The analogous problem in the mapping world is you simply can’t render the features of a map to anything but relative accuracy, unless the map projection is depicted in three dimensions: and even then, you have myriad compromises to make. Angles, areas, distances and directions (size, scale, shape, true direction) represent a compromise that varies with the chosen scale and is accurate in relation to the map scale.

The Achilles heel of the Boeing design was the system pointing and accuracy specification. Not to get too detailed or in the weeds here, but these are complex telescopes in a restrictive space-even though some of the satellites are as big as a bus (or bigger.) An average telescope has quite a few mirrors and steps in the optical path-some have more than a dozen-and each path represents a challenge to accuracy and an accrual of what are hopefully small errors that must be mitigated via a calibration process to achieve best performance.

If there were a climactic moment in this entire series-you’ve reached it-and I would ask for a drum roll here: to overcome the calibration challenge and to achieve the specified (procurement proposed) system accuracy, Boeing bid a process that would have achieved a tighter or higher calibration specification tolerance than had ever been achieved on earth.

It was an order of magnitude better than the best laboratories in America could achieve in a sterile and static environment at the time: and they proposed to achieve it in Low Earth Orbit in space, while zooming along at ~17,000 MPH!

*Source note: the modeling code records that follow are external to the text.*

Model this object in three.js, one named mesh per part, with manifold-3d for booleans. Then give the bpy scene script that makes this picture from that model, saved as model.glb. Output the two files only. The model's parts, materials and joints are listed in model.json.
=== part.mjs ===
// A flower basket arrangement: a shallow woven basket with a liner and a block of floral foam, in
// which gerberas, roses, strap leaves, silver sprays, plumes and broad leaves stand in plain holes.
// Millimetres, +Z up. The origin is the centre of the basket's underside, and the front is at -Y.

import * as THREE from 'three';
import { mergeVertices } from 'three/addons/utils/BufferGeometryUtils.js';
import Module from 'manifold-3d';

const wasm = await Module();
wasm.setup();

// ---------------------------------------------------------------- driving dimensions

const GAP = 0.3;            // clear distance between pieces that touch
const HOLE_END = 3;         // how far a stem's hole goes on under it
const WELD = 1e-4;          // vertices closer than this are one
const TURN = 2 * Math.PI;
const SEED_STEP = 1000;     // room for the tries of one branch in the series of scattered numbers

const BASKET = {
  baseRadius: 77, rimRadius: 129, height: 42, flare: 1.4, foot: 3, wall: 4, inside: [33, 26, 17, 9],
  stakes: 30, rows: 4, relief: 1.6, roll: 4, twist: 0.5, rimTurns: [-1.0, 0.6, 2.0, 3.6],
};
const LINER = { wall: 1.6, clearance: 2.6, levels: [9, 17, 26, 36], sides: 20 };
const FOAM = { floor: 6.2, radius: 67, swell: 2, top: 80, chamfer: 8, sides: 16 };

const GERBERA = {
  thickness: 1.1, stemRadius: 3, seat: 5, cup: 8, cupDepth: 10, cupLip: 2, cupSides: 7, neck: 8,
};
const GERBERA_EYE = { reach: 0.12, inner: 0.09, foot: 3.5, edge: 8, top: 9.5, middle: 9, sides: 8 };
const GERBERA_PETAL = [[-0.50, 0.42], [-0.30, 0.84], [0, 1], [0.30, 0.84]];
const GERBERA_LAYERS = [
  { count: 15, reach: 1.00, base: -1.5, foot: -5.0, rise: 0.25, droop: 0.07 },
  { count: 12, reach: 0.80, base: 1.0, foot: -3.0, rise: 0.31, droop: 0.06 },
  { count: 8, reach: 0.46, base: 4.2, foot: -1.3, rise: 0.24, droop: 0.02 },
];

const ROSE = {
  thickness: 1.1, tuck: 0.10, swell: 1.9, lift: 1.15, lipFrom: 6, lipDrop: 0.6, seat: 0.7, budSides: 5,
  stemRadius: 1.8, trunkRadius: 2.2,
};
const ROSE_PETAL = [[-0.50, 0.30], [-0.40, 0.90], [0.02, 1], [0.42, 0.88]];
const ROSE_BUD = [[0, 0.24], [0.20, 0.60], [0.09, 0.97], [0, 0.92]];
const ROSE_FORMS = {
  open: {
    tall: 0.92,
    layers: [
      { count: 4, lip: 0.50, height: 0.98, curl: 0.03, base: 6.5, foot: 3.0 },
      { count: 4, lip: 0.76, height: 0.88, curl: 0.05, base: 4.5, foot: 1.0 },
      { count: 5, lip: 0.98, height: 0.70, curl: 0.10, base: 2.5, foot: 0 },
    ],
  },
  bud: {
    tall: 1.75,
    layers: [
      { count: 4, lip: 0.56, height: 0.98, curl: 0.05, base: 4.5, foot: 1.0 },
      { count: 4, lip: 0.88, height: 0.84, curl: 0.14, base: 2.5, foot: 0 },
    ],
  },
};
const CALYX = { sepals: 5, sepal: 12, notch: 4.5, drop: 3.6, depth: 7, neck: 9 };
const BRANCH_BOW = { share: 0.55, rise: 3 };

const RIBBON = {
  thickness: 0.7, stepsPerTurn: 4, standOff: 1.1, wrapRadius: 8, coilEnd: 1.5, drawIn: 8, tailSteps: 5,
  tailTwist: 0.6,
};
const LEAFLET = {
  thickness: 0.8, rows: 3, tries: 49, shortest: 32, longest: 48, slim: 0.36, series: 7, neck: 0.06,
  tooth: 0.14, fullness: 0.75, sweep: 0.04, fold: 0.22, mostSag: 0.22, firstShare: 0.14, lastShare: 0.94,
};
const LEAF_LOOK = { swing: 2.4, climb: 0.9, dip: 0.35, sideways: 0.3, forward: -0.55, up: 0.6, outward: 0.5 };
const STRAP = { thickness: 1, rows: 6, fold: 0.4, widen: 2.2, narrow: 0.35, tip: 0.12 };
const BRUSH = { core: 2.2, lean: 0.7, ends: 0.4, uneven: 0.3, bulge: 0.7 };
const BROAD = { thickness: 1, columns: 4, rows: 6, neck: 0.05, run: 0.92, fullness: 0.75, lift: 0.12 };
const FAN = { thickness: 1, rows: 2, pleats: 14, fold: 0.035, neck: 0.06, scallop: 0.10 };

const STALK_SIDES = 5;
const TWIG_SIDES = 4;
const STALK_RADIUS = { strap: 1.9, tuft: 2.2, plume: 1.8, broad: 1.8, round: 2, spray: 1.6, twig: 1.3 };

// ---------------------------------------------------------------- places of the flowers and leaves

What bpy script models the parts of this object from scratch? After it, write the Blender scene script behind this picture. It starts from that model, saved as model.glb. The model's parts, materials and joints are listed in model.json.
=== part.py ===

When our team reached this part of the Boeing proposal, we stopped for a good 45 minutes. Math was done, contacts contacted at Lincoln Lab, Harvard Physics Lab, Stanford Optics, Los Alamos, Livermore, Kodak, Kunia, etc. Our group took a quick lunch break at this point and discussed it upon return. The briefers acknowledged it was a big deal. However, it was not the biggest problem ongoing with the procurement at the time-if you can believe it-and therefore had not received as much attention as it otherwise likely would have in normal circumstances.

How the government ever came to believe this would be possible, and therefore selected Boeing, is beyond me. Achieving the proposed calibration was the only way to produce the lynchpin of the system represented by the tremendous accuracy it was going to routinely produce.

I believe LMC-who (again) had designed and flown every US government satellite to this point in history, knew about but was too experienced to allow themselves to be cornered in that satellite vendors graveyard, which would have represented a radical departure from the heretofore design that had proven very effective. In fact, if LMC thought such a thing was possible they would have proposed and built it long before 1999.

Much of the FIA contract was executed very well-even the Boeing radar component-which was a great first article for their space focused programs-but it is on the government for accepting such a risky design on the optical piece that caused all the hate, discontent and cost overruns. Of course, the smooth-running parts are not germane to my story-that would be like bragging about the performance of the Titanic’s engines-and there was an issue with the radar that might be covered down the road…

One of the most interesting backstories playing out over this timeframe (1995-2005) was the pending and long talked about-since ~1955- establishment of the Office of the Director of National Intelligence (ODNI) that was among the most important recommendations that came out of the 9-11 Commission Report. Director of National Intelligence (DNI) John Negroponte made the cancellation decision-likely the most consequential and costly program decision in IC history, most certainly in the relatively brief history of the ODNI.

The subsequent award decision was transmitted to the contractor by Undersecretary of Defense for Intelligence (USDI) Dr. Stephen Cambone in a meeting at the Pentagon-ironically enough, attended by the aforementioned NRO DIR Jeff Harris, who was now the LMC lead for this aspect of the Future Imagery Architecture (FIA) program, as was the LMC Systems Integration (SI) lead Billy Graham, NGA Dep Dir Ms. Joanne Isham and others.

The topic of cancellation and what to do in the aftermath played heavily in an earlier meeting at the Saturday Morning Prayer Breakfast (described previously) that Dr. Cambone sponsored for all the IC seniors to discuss programmatics and “stuff” that was held prior to the standup of the Office of the DNI (ODNI.) At one particularly memorable session Boeing President “Robbie” Roberts and Jeff Harris did a presentation on their FIA program “residue,” with Roberts presenting schedule, actual and projected costs, while Jeff presented estimated cost.

Of particular interest to armed chair quarterbacks’ community-wide and the group was the so-called “Frankensat” option that I described a bit in an earlier article that explained why so many parts were manufactured in a production run to get absolute top-notch quality. It might take a run of 20 or more to get the 6 or 8 ~96 percentile quality test results necessary to get to the contract specification life estimate. And why it was somewhat of a niche satellite manufacturing “joke” to talk about scraping up parts off the production floor to do something like Frankensat: while funny, it was not a myth.